Only about 30 percent of Chinese Americans have attained middle-class status, however. Li says most of the Chinese immigrants remain members of the working or lower class, manual laborers with little English proficiency and limited education.
Their children face the same serious barriers to academic achievement faced by many other immigrants -- low literacy rates in English and often in their native language, poverty, inadequate housing, broken homes, absent parents, poor schools, drugs, alcohol and despair. And like other immigrants, says Li, they and their children often fail in school and suffer the social and economic consequences.
"The presentation of Asians as a 'model minority,'" says Li, " reinforces the 'blame the victim' approach to minority students' failure. It promotes the 'invisibility' of troubled students and disguises the social realities of many children who are not academically successful."

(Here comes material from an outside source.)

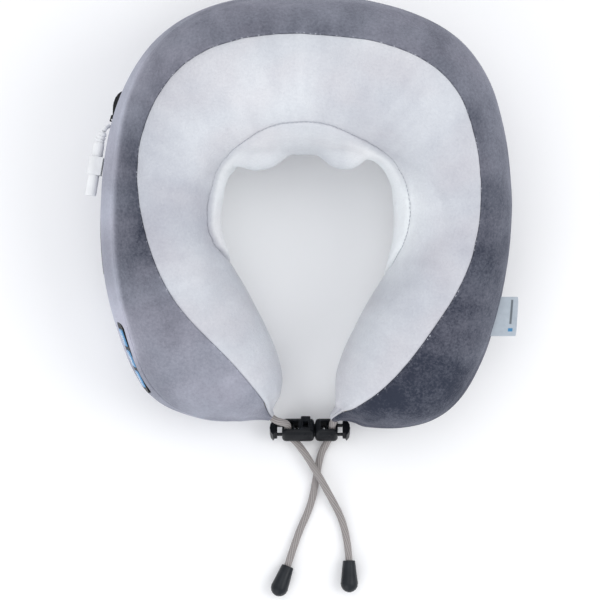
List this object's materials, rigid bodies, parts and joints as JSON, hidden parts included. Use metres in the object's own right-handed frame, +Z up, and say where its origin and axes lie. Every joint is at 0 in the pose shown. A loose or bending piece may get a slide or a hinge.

"These images of Chinese children in particular come into play when they fail in school," she says. "Because of the assumption that these students 'should' do well academically, failure may be attributed to deficiencies in the family or neglect by parents, rather than problems with the school.
The persistence of these ideas, says Li, prevents us from unraveling the social realities of those who face problems in the educational system. Furthermore, she says, they authorize a flat denial of racism and structures of social dominance, and silence those who are not economically successful.
"Stereotypes are the result of a profound lack of knowledge about a particular group," Li notes, "and this lack of knowledge must be taken into account when we turn our attention to those who live in the shadow of other children's success."
In her several published qualitative studies of Chinese, Philippine and other Asian school children and their families in the U.S. and Canada, Li has consistently found that it is not ancestry that determines how well students do in school, but, as is the case for most children, the economic class and social aspirations of their parents.
"There is," she says, "a complex interrelationship between literacy in the home, cultural expectations and practices, and the politics of schooling.
"Although learning and teaching styles in many Asian nations are quite different than those practiced in North America," Li says, "I have found that the 'cultural mismatch' theory alone cannot explain why so many Asian children are failing in school."
She says that factors such as the family's ability and skill in activating cultural resources for academic success, and the school's political agenda also play an important role in shaping the educational success of Asian children.
Asians, who traditionally defer to authority and hesitate to put themselves forward because it is considered rude, may find it very difficult to speak up to teachers and school administrators.
Those who do complain often say that math programs in American and Canadian schools are insufficient and that their teaching methods are too child-centered to be effective, says Li.
Such parents, Li says, are not just literate, but well-educated and consider academic success a ticket to their children's future economic and social well being. They will go to extraordinary lengths to insure that end.
"In addition to completing a full week of public-school classes, their children are privately tutored for several hours each night in math and English. They also are likely to attend a highly structured 'Chinese School' on weekends. There, traditional values are emphasized and content material is presented by lecture and rote learning in a teacher-centered classroom."
"Tutoring and special schools cost money and involve considerable parental involvement," she says, noting that such time, money and effort seldom are available to the "downtown Chinese" -- the poor, ill-educated or non-English speaking families that make up the majority of Chinese immigrants.
Even middle-class Chinese children face problems in school, however, concludes Li in "Tensions, Dissensions and Literary Practices" (2002), her year-long study of European and Canadian teachers' interactions with and perceptions of Chinese Canadian students and their families.
Because they value traditional ways of schooling, upper- and middle-class Asian parents often challenge the status quo of mainstream schooling and the teachers who provide it, according to Li. Such cultural clashes, she says, indicate the power imbalance between the teacher/school and the immigrant parents.
"When school becomes a 'site of struggle' between teachers and parents, immigrant children of all social classes may be placed in a dangerous position of school failure and discontinuity between home and school," says Li.
"Because of the value placed on compliance, humility and deference to authority in many Asian cultures, poor children may never be disruptive or 'act out' their frustration. Without assistance, however, many of them fail quietly, shamed by the popular assumption that because they are Asians, they naturally will do well in school."
"Despite the popular rhetoric, academic accomplishment is not easier for Asian children, particularly those who live in ghettoized, relatively poor 'Chinatowns' like those in New York City, San Francisco, Los Angeles and other large American cities.
"Like many other minority children," she says, "they often fall through the cracks in overburdened and underfunded public school systems."